Short exercise
Pick out each line of the records in which the word "frame" appears.

Stored data entries:
+===+

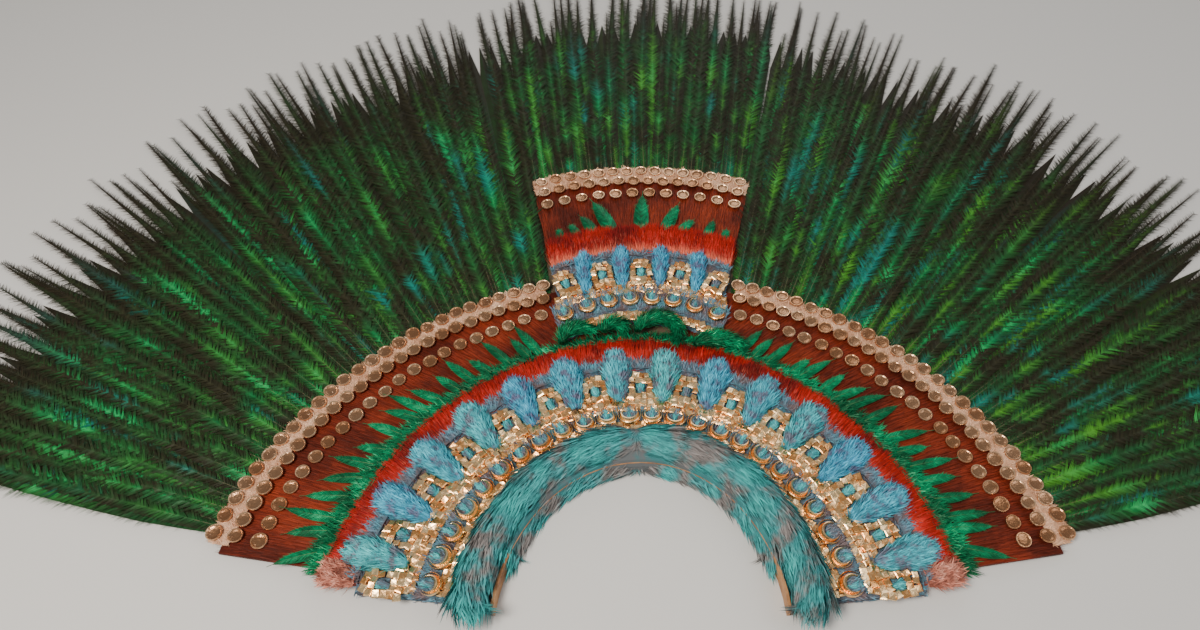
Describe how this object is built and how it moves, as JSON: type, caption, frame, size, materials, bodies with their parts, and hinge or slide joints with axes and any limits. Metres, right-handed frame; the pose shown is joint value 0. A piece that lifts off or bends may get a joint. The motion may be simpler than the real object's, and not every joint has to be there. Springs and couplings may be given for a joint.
{
  "type": "feathered headdress",
  "caption": "Large fan-shaped feather headdress lying on its back: long green plumes round a half-ring collar of feather bands, gold discs and crescents, with a crest panel.",
  "frame": {"origin": "centre of the bounding box at its underside, on the surface that the headdress lies on", "axes": "+X along the fan's span, to the right seen from the front; +Y from the head arch to the crest's tip; +Z out of the front face"},
  "size_m": [1.7544, 1.1546, 0.0408],
  "materials": {
    "plume": "long iridescent dark green feathers",
    "brown_feather": "flat red-brown feathers",
    "green_feather": "iridescent emerald feathers",
    "red_feather": "soft scarlet feathers",
    "blue_feather": "soft turquoise feathers",
    "roll_feather": "soft turquoise and grey feathers",
    "gold": "thin beaten gold, polished",
    "gold_discs": "thin copper-coloured gold on a pale feather strip",
    "leather": "plain tan leather",
    "cloth": "knotted fibre net and cloth"
  },
  "bodies": {
    "root": {"backing_cloth": "cloth", "blue_tufts": "blue_feather", "brown_band_left": "brown_feather", "brown_band_right": "brown_feather", "crescent_01": "gold", "crescent_02": "gold", "crescent_03": "gold", "crescent_04": "gold", "crescent_05": "gold", "crescent_06": "gold", "crescent_07": "gold", "crescent_08": "gold", "crescent_09": "gold", "crescent_10": "gold", "crescent_11": "gold", "crescent_12": "gold", "crescent_13": "gold", "crescent_14": "gold", "crescent_15": "gold", "crescent_16": "gold", "crescent_17": "gold", "crescent_18": "gold", "crescent_19": "gold", "crescent_20": "gold", "crescent_21": "gold", "crescent_22": "gold", "crescent_23": "gold", "crescent_24": "gold", "crest_blue_tufts": "blue_feather", "crest_brown_band": "brown_feather", "crest_crescent_1": "gold", "crest_crescent_2": "gold", "crest_crescent_3": "gold", "crest_crescent_4": "gold", "crest_crescent_5": "gold", "crest_crescent_6": "gold", "crest_crescent_7": "gold", "crest_crescent_8": "gold", "crest_disc_border": "gold_discs", "crest_gold_bed": "gold", "crest_green_blades": "green_feather", "crest_plume_fan": "plume", "crest_red_fringe": "red_feather", "disc_border_left": "gold_discs", "disc_border_right": "gold_discs", "gold_bed": "gold", "green_collar": "green_feather", "green_curl_1": "green_feather", "green_curl_2": "green_feather", "green_curl_3": "green_feather", "green_curl_4": "green_feather", "head_band": "leather", "plume_fan_left": "plume", "plume_fan_right": "plume", "red_collar": "red_feather", "rim_roll": "roll_feather"}
  },
  "joints": []
}
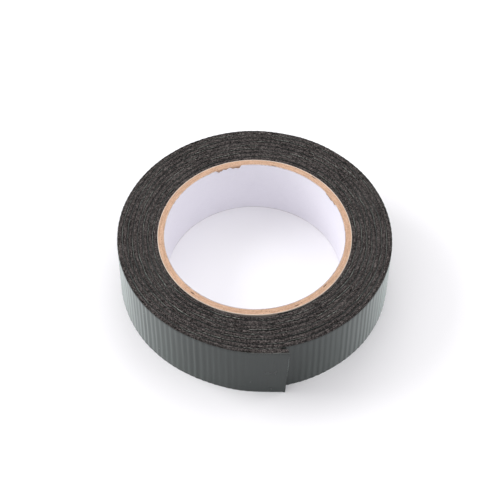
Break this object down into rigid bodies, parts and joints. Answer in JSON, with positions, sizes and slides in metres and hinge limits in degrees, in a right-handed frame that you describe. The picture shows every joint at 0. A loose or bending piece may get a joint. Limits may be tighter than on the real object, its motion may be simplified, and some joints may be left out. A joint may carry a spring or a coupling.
{
  "type": "foam tape roll",
  "caption": "Roll of double-sided black foam tape with a green release film on a wound paperboard core; its free end and the film's tip peel outwards.",
  "frame": {"origin": "on the core's axis, in the plane of the roll's lower face, on which it lies", "axes": "+Z along the core's axis, up; -Y towards the side where the tape's free end lies; +X is the way the free end points"},
  "size_m": [0.1159, 0.1173, 0.0295],
  "materials": {
    "foam": "matte",
    "release_film": "gloss",
    "adhesive": "satin",
    "kraft_board": "matte",
    "cover_paper": "matte",
    "inner_paper": "satin"
  },
  "bodies": {
    "roll": {"core_inner_paper": "inner_paper", "core_board_ply_1": "kraft_board", "core_board_ply_2": "kraft_board", "core_board_ply_3": "kraft_board", "core_board_ply_4": "kraft_board", "core_board_ply_5": "kraft_board", "core_outer_paper": "cover_paper", "adhesive_inner_web": "adhesive", "foam_web": "foam", "adhesive_outer_web": "adhesive", "release_film_web": "release_film"},
    "tail_1": {"adhesive_inner_tail_1": "adhesive", "foam_tail_1": "foam", "adhesive_outer_tail_1": "adhesive", "release_film_tail_1": "release_film"},
    "tail_2": {"adhesive_inner_tail_2": "adhesive", "foam_tail_2": "foam", "adhesive_outer_tail_2": "adhesive", "release_film_tail_2": "release_film"},
    "tail_3": {"adhesive_inner_tail_3": "adhesive", "foam_tail_3": "foam", "adhesive_outer_tail_3": "adhesive", "release_film_tail_3": "release_film"},
    "film_tab": {"release_film_tab": "release_film"}
  },
  "joints": [
    {"name": "tail_peel", "type": "hinge", "parent": "roll", "child": "tail_1", "pos_m": [-0.01845, -0.05514, 0.01475], "axis": [0, 0, -1], "range_deg": [0, 30]},
    {"name": "tail_bend_2", "type": "hinge", "parent": "tail_1", "child": "tail_2", "pos_m": [-0.01068, -0.05761, 0.01475], "axis": [0, 0, -1], "range_deg": [0, 30]},
    {"name": "tail_bend_3", "type": "hinge", "parent": "tail_2", "child": "tail_3", "pos_m": [-0.00258, -0.05906, 0.01475], "axis": [0, 0, -1], "range_deg": [0, 30]},
    {"name": "film_peel", "type": "hinge", "parent": "tail_3", "child": "film_tab", "pos_m": [0.00572, -0.0594, 0.01475], "axis": [0, 0, -1], "range_deg": [0, 110]}
  ],
  "couplings": [
    {"joint": "tail_bend_2", "follows": "tail_peel", "ratio": 1},
    {"joint": "tail_bend_3", "follows": "tail_peel", "ratio": 1}
  ]
}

+===+

Task solution
Describe how this object is built and how it moves, as JSON: type, caption, frame, size, materials, bodies with their parts, and hinge or slide joints with axes and any limits. Metres, right-handed frame; the pose shown is joint value 0. A piece that lifts off or bends may get a joint. The motion may be simpler than the real object's, and not every joint has to be there. Springs and couplings may be given for a joint.
  "frame": {"origin": "centre of the bounding box at its underside, on the surface that the headdress lies on", "axes": "+X along the fan's span, to the right seen from the front; +Y from the head arch to the crest's tip; +Z out of the front face"},
Break this object down into rigid bodies, parts and joints. Answer in JSON, with positions, sizes and slides in metres and hinge limits in degrees, in a right-handed frame that you describe. The picture shows every joint at 0. A loose or bending piece may get a joint. Limits may be tighter than on the real object, its motion may be simplified, and some joints may be left out. A joint may carry a spring or a coupling.
  "frame": {"origin": "on the core's axis, in the plane of the roll's lower face, on which it lies", "axes": "+Z along the core's axis, up; -Y towards the side where the tape's free end lies; +X is the way the free end points"},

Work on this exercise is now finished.